Accessible DNA

 

Physical accessibility defines the “active” genome

The cell faces a spectacular topological challenge in packing meters of chromosomal DNA inside a ~5 micron nucleus. The cell's solution to this challenge is the hierarchical folding of genomic DNA into regulated structures, the most basic and important of which is the nucleosome. Only a small fraction of the 6 billion DNA bases comprising the genome are accessible to the machinery of transcription within each cell, while the remainder is compacted and sequestered away by hierarchical folding of DNA into compacted chromatin. Because these changes in chromatin structure require the concerted actions of a host of specialized complexes, the specifics of this physical accessibility encode a durable physical memory of biological state, defining the regulatory landscape of the cell.

Major insights into this regulatory landscape have come from genome-wide methods such as MNase-seq, ChIP-seq, and DNase-seq, allowing identification of positions of transcription factor (TF) binding, active transcription start sites, nucleosomes and nucleosome modifications, enhancers, and insulators in a wide variety of cell lines and tissue samples. However, current methods for assaying chromatin accessibility, nucleosome positions, TF occupancy, or higher-order annotations of biological "state" of chromatin generally require multiple assays and tens or hundreds of millions of cells as input material, averaging out heterogeneity in cellular populations. These large sample requirements have precluded analysis of the chromatin regulatory landscape of rare phenotypically homogenous cellular sub-types.

ATAC-seq allow rapid, sensitive, and integrative “regulomic” analysis

To address these problems, we have developed a new, integrative, multidimensional epigenomic assay that relies on in vitro transposition of sequencing tags into areas of accessible chromatin. This assay of transposase accessible chromatin (ATAC-seq) rapidly generates multimodal data defining the regulatory landscape of chromatin using as few as ~500 cells-3-5 orders of magnitude less than other methods. We have generated preliminary data demonstrating the ATAC-seq assay allows simultaneous, genome-wide information on the positions of 1) open chromatin, 2) transcription factor binding, 3) nucleosomes in regulatory regions, and 4) information on chromatin state annotation.

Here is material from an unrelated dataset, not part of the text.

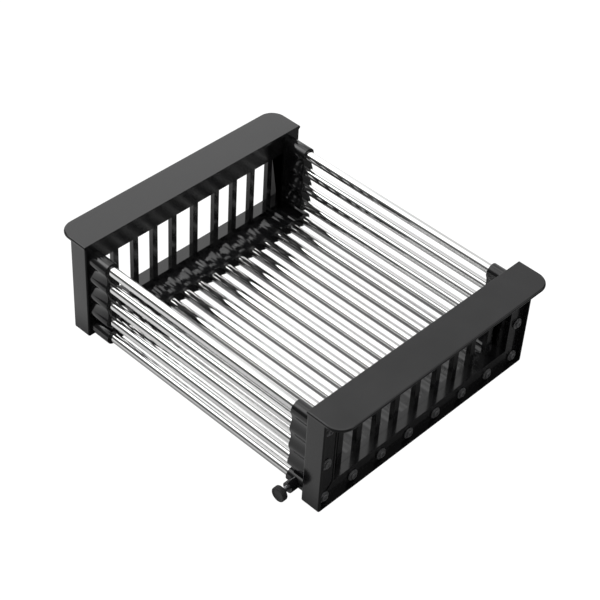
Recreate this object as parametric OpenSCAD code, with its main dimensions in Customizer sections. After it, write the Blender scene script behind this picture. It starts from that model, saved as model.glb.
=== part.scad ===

Beyond Ensemble Measurements: Toward Single-cell “Regulomics”

Ensemble methods of measuring the genomic characteristics of a population “average out” large-scale cell-to-cell heterogeneities, and "drown out" rare variation within the population. As a simple analogy of this problem, let us consider all the shipping routes from the East Coast to the West Coast of the US. Some of these routes maneuver through the Panama Canal, while another fraction navigate the Straits of Magellan. However the ensemble average of these paths travels through the heart of Brazil, and is a path not taken by any boat - in fact this path is impossible! Similarly, almost all of our understanding of large-scale cellular epigenomics comes from looking at such ensemble measurements. We hope to move beyond the ensemble by applying sorting out phenotypically distinct subpopulations of cells, as well as pushing toward single-cell resolution of “regulomic” state using our ATAC-seq methodology.